In Workforce software alone, we saw this from three different angles: Acceler8 executes top-down succession and workforce planning for white collar work, Quinn focuses on workforce training for blue-collar work, while Cedar works on breaking traditional referrals by scaling trusted professional networks. We see how each is a distinctive wedge providing newfound visibility into optimal workforces and career progression. 

This also requires shifting oversight upstream, where tools become involved at the point of idea generation and execution. From a single message leaving the organization to a major decision. This is particularly visible in regulated industries, where post-send monitoring becomes structurally insufficient. But the same dynamic extends into hiring, management, and workforce development. We see companies created from this wedge across verticals. 

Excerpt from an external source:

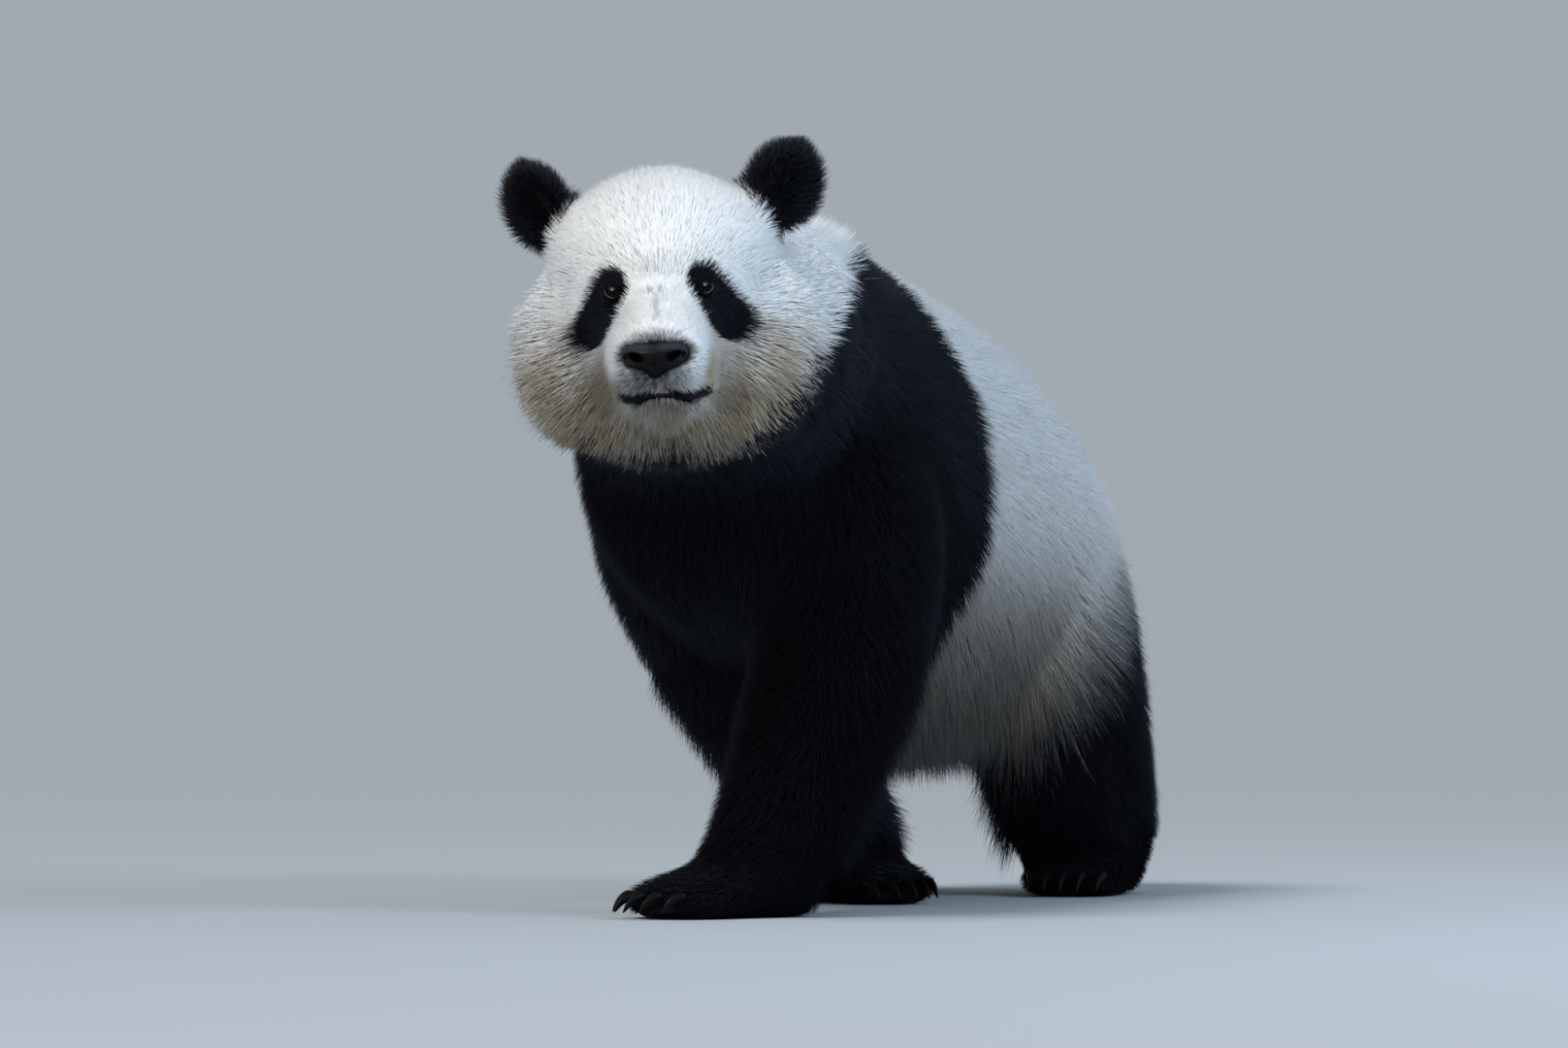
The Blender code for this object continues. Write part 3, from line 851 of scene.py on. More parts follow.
def stature(root, normal, depth, length, kinds, even, rng):
    """How long each lock is, how far it rises and reaches, which are stray and how far they droop."""
    count = len(root)
    hang = (kinds == "trunk") * ramp(0.2, 0.9, -normal[:, 2]) * (root[:, 1] > -0.15)
    front_edge = np.isin(kinds, ["thigh", "shank"]) * ramp(-0.1, 0.4, -normal[:, 1])
    rear_edge = (kinds == "forearm") * ramp(-0.1, 0.4, normal[:, 1])
    fringe = np.maximum(hang, np.maximum(front_edge, rear_edge))
    fringe = fringe + 0.35 * np.isin(kinds, ["head", "upper_arm", "forearm", "thigh", "shank"])
    fringe = fringe * (length > 0.018)
    length = length * (1 + 0.30 * fringe)
    ruff = about(root, NAPE, 0.052) * (kinds != "ear")
    outer = (kinds == "forearm") * ramp(0.1, 0.6, normal[:, 0] * np.sign(root[:, 0]))
    temple = about(to_head(root), TEMPLE, 0.045) * (kinds == "head")
    shag = 0.024 * front_edge + 0.013 * np.maximum(rear_edge, outer) + 0.010 * temple
    shag = shag * rng.uniform(0, 1, count) * fall(0.185, 0.215, np.abs(root[:, 0]))
    stray = rng.uniform(size=count) < 0.12 + 0.22 * fringe + 0.25 * hang

    rise = depth * (rng.uniform(0.68, 1.10, count) * (1 - even) + rng.uniform(0.92, 1.05, count) * even)
    rise = rise * (1 + 0.2 * ramp(0.008, 0.016, depth))
    base = np.minimum(*(np.linalg.norm(to_head(root) - EAR_BASE[side], axis=1) for side in EAR_BASE))
    brim = depth * rng.uniform(1.05, 1.30, count) * (0.45 + 0.55 * ramp(0.012, 0.032, base))
    rise = np.where(kinds == "ear", brim, rise)
    rise = rise * np.where(stray, 1.10 + 0.45 * fringe + 0.20 * even, 1.0)
    rise = rise + ruff * rng.uniform(0.024, 0.042, count) + shag
    length = length + ruff * 0.026 + shag * 1.2
    reach = np.sqrt(np.maximum(length ** 2 - rise ** 2, (0.5 * length) ** 2))
    reach = reach * np.where(stray, rng.uniform(0.45, 1.0, count), 1.0)
    return length, rise, reach, stray, hang, shag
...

So we see that the new dynamics of work attribution and human+AI collaboration will increasingly break the fundamental principles of organizational culture and labor. Different AI systems and workflows will produce different organizational behaviors over time. In that sense, culture itself becomes infrastructural. A company’s AI stack will increasingly shape how companies recruit talent, build their unique brand, and, of course, train and develop humans, tools and judgment within the organization.

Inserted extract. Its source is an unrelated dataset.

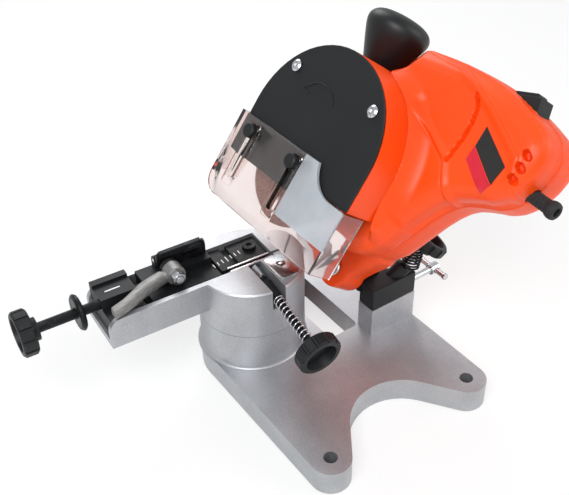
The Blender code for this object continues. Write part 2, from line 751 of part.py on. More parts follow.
def make_swivel():
    washer_z = SWIVEL_POCKET_H - GAP - SWIVEL_WASHER_T
    bore = SWIVEL_BOLT_R + RUN_FIT
    washer = [(SWIVEL_WASHER_R, SWIVEL_WASHER_T), (SWIVEL_WASHER_R, 0.0), (bore, 0.0),
              (bore, SWIVEL_WASHER_T)]
    turned("swivel_washer", washer, STEEL, origin=(0.0, 0.0, washer_z))
    head_top = washer_z - GAP
    nut_z = FLOOR_Z + GAP
    tip = nut_z + SWIVEL_NUT_H + EDGE_R
    bolt = rod("swivel_bolt", (0.0, 0.0, head_top - SWIVEL_HEAD_H / 2.0), (0.0, 0.0, tip),
               SWIVEL_BOLT_R, STEEL, steps=SMALL_ROUND)
    head = rod("swivel_head", (0.0, 0.0, head_top - SWIVEL_HEAD_H), (0.0, 0.0, head_top),
               SWIVEL_HEAD_R, None, steps=6)
    fuse(bolt, head)
    nut = rod("swivel_nut", (0.0, 0.0, nut_z), (0.0, 0.0, nut_z + SWIVEL_NUT_H), SWIVEL_NUT_R,
              STEEL, steps=6)
    cut(nut, rod("nut_bore", (0.0, 0.0, FLOOR_Z - OVERRUN), (0.0, 0.0, TURRET_TOP), bore, None,
                 steps=SMALL_ROUND))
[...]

Intelligence Commoditizes, Context Compounds

The common assumption is that AI commoditizes software. What SR006 suggested is narrower and more structural: AI commoditizes isolated intelligence while increasing the value of accumulated context. The alpha is strongest where the data underlying this context is hardest to understand and utilize.

Frontier models are increasingly converging on similar capabilities. The strategic question shifts from who has intelligence to who has embedded operational context: the memory, workflows, governance structures, and historical decisions that allow intelligence to operate reliably inside real environments. The enduring companies may be the ones that become the operating memory of their industries.